It’s always been stressful on the internet, but lately, something feels different. There have always been trolls and ugly news stories, but in recent months, we’re starting to catch dread glimpses of a larger design. We sense a latent horror behind the social media cleanses and offline apps, an understanding that the mere presence of networked electronics draws us ever deeper into the dark ocean of gibbering madness that always lingers just beyond our comprehension.
Some nights ago, I happened upon the disjointed ramblings of a Tumblr user called “astercrash,” which brought the matter into terrible clarity.
We’ve got this dimension right next to ours, that extends across the entire planet, and it is just brimming with nightmares. We have spambots, viruses, ransomware, this endless legion of malevolent entities that are blindly probing us for weaknesses, seeking only to corrupt, to thieve, to destroy.
Add onto that the corrupted ones themselves, humans who’ve abandoned morality and given up faces to hunt other people, jeering them, lashing out, seeing how easy it is to kill something you can’t touch or see or smell. They’ll corrupt anything they think could be a vessel for their message and they’ll jabber madly at any who question them. Their chittering haunts every corner of the internet. They are not unlike the spambots in some ways.
Add on top of that the arcane magisters, who are forever working at the cracks between our world and the world we made. Some of them do it for fun, some of them do it for wealth, others do it for the power of nations unwise enough to trust them. There are mages who work to defend against this particular evil, but they are mad prophets, and their advice is almost never heeded, even by those who keep them as protection.
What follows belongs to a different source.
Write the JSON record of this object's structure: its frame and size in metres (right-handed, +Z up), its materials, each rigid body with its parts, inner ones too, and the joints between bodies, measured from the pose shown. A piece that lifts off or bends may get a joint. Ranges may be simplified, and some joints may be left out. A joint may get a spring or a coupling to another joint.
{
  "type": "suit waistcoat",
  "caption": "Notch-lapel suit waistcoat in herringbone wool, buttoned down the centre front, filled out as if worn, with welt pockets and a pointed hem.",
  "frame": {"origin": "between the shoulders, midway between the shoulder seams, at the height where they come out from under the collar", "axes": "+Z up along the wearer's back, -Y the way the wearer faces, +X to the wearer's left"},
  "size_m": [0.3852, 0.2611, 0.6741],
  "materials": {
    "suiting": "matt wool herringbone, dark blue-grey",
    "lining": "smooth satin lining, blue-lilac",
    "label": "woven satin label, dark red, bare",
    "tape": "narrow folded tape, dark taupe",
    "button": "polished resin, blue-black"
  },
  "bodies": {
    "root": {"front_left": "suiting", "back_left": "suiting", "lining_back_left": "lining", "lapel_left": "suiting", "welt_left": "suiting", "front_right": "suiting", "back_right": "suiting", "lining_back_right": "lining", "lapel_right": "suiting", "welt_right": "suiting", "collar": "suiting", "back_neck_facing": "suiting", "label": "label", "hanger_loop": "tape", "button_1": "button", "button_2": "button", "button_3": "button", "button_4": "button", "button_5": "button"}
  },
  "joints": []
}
It makes a lot of sense! Cybersecurity folks tend to assume the internet is an endless source of threats, but now that hordes of Kremlin-backed troublemakers are spreading Bernie Sanders thong drawings to weaken America’s resolve, this kind of waking nightmare is more plausible than ever. Who among us, after a late night of browsing, has not sensed the delirious rumblings of an ancient and unspeakable horror? In the haze of connectivity, are we not all drawn to the same nightmarish portent?